The West African Gas Pipeline (French: Gazoduc ouest-africain; WAGP or GOA) is a natural gas pipeline to supply gas from Nigeria's Escravos region of the Niger Delta area to Benin, Togo and Ghana. It is the first regional natural gas transmission system in sub-Saharan Africa. An extension, the African Atlantic Gas Pipeline, is planned for a connection to all West African countries and, via Morocco, to Europe.

==History==
The project began in 1982, when the Economic Community of West African States (ECOWAS) proposed the development of a natural gas pipeline throughout West Africa. In 1991, a feasibility report conducted by the World Bank on supplying Nigerian gas to West African markets deemed that a project was commercially viable.

In September 1995, the governments of four African countries signed a Heads of State Agreement. The feasibility study was carried out in 1999. On 11 August 1999, a Memorandum of Understanding was signed by participating countries in Cotonou, Benin. In February 2000, an Inter-Governmental Agreement was signed. The WAGP implementation agreement was signed in 2003. Groundbreaking ceremonies for the project were held at Sekondi-Takoradi, Ghana, on 3 December 2004. Construction began in 2005.

The offshore pipeline was completed in December 2006 and was scheduled to start operating on 23 December 2007 but was delayed after leaks were detected in supply pipelines in Nigeria. The second delivery deadline was scheduled on 13 February 2008, but regular deliveries were delayed again, when one of the contractors of Willbros was shot and killed in Nigeria by armed robbers.

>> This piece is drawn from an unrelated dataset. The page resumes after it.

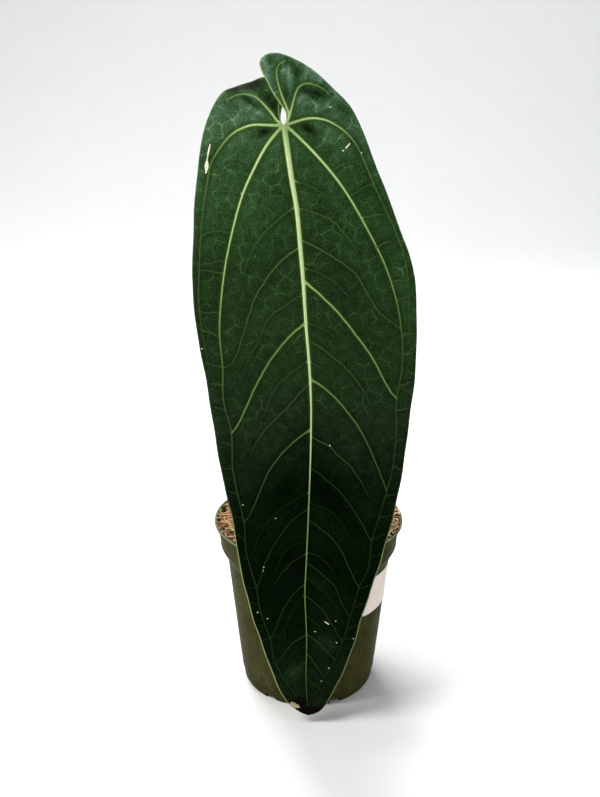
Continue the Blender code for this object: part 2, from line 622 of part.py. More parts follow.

Gas deliveries were expected by the end of 2009 after commissioning regulating and metering stations in Takoradi and Tema, Ghana, Lagos Beach, Nigeria, Cotonou, Benin, and Lomé, Togo in May 2008. However, deliveries were postponed again due to an irregular amount of moisture found inside the onshore gas pipeline.

==Route==
The pipeline consists of three sections with a total length of 678 km. The 569 km long offshore section starts at the Itoki terminal in southeastern Nigeria and runs through the waters of Benin, Togo and Ghana parallel to the coastline, approximately 15 km to 20 km offshore in water depths of between 30 m and 75 m. The Nigerian onshore section of the pipeline connects the offshore section compressor station at Lagos Beach with the Chevron-owned Escravos–Lagos Pipeline System, operational since 1989. It is possible that later the WAGP will be extended to Côte d'Ivoire and in longer term even to Senegal.

==Technical description==
The diameter of the onshore section is 30 in. The diameter of the offshore pipeline is 20 in and the capacity is 5 billion cubic meter (bcm) of natural gas per year. The pipeline was constructed by Willbros, with Bredero Shaw Ltd applying a concrete coating to the pipeline at its facility in Tema, Ghana. The pre-commissioning services were provided by BJ Process and Pipeline Services. The total pipeline costs around US$974 million, for which the World Bank provided a guarantee of $50 million for Ghana, while the Multilateral Investment Guarantee Agency provided a $75 million political risk guarantee for WAGPo as a whole.

==Project company==
The pipeline is owned by West African Gas Pipeline Company Limited (WAGPCo), a consortium of Chevron (36.7%), Nigerian National Petroleum Corporation (25%), Royal Dutch Shell (18%), Volta River Authority of Ghana (16.3%), Société Togolaise de Gaz (SoToGaz - 2%) and Société Beninoise de Gaz S.A. (SoBeGaz - 2%). The managing director of the company is Walter Perez. It is operated by Chevron Corporation.

==Consumers==
In Ghana, provided gas was intended for the Takoradi Power Station at Aboadze near Takoradi, operated by Volta River Authority and the Takoradi International Company's (TICO). As of 2014, however, most of the gas was being consumed in Lagos.

==Controversy==
Environmental group Friends of the Earth has criticized the project, after local communities in Nigeria complained it would damage land, destroy livelihoods and pollute fishing areas.

==Damage by Pirates==
On 27 August 2012, the West African Gas Pipeline was damaged when pirates who had tried to board an oil tanker in an attempt to get away from the pursuing Togolese Navy, severely damaged the pipeline with their anchor. For nearly a year, the supply of gas to Ghana, Togo and Benin ceased, causing major power supply problems to the affected countries.